In addition to dancing and listening to great music, you can do several interesting things in Santiago. Located right in the city center, Cespedes Park is a good place to have a beer and watch the life of this Afro-Caribbean city. You can also visit the Cathedral of Nuestra Señora de la Asunción, the Tivoli neighborhood and Plaza de Marte.
Outside the city, you can travel to Castillo de San Pedro de la Roca del Morro, a spectacular fort that the Spanish built to contain foreign invasions. If you are in the area, I recommend that you also visit Cayo Granma, a tiny island with a relaxed atmosphere.
Baracoa is where you should go to experience the most “authentic” Cuba. Few travelers visit this remote part of the island, and therefore people are more laid back than they are in other, touristy cities. Baracoa beach is not one of those idyllic white-sand beaches, but it has a nice landscape surrounded by wild, green mountains.
I recommend that you take the hike to El Yunque, a nearby mount that offers good views of the region. Keep in mind that, to access the trail, a local guide must accompany you.
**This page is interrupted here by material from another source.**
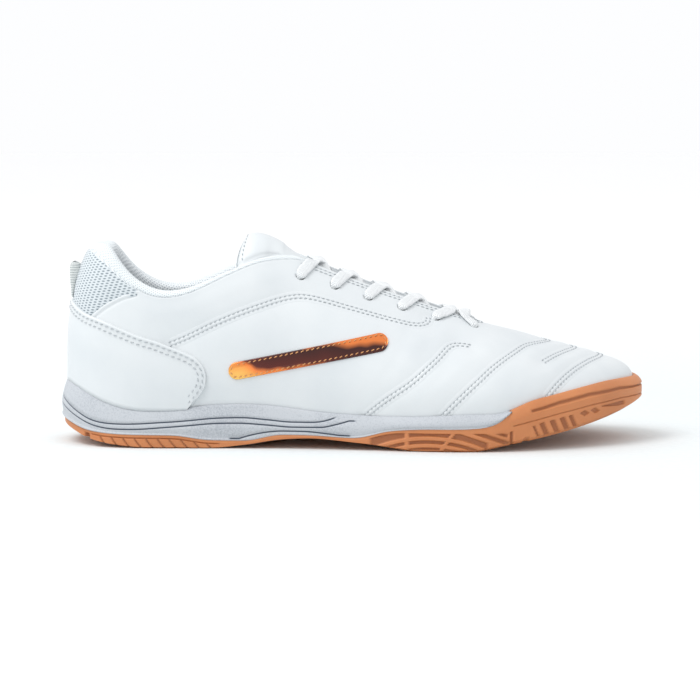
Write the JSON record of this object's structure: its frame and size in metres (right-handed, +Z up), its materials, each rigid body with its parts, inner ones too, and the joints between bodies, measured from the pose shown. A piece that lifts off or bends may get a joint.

THE BEST THINGS TO DO IN CUBA
1- GO TO A LIVE SHOW
Cuba certainly doesn’t lack for culture, music and rhythm. It’s no surprise that some of the world’s best musicians are Cubans. Many bars in Havana, Trinidad and Santiago offer live concerts of salsa, jazz and other musical styles.
“Las casas de la música” (music houses) are famous for their salsa shows, although they tend to be quite tourist-oriented.
2- DANCE SALSA
I am a salsa lover, and this was the main reason for my second visit: I wanted to take salsa classes and dance until my feet hurt! Although there are hundreds of dance schools, almost all of them offer private classes only. That is, there are no group classes. Private classes are a bit more expensive, but you also learn more and faster. If you get a 10-hour package, expect to pay around 100 – 120 CUC.
3- HAVE A GLASS OF RUM IN A LOCAL BAR
Buying a bottle of Havana Club for only 3.80 CUC is great. However, there’s nothing like having a glass of cheap rum in a shabby bar. I’m talking about those crappy old bars where the prices are written on a blackboard and the place is full of half-drunk Cubans. Awesome bars!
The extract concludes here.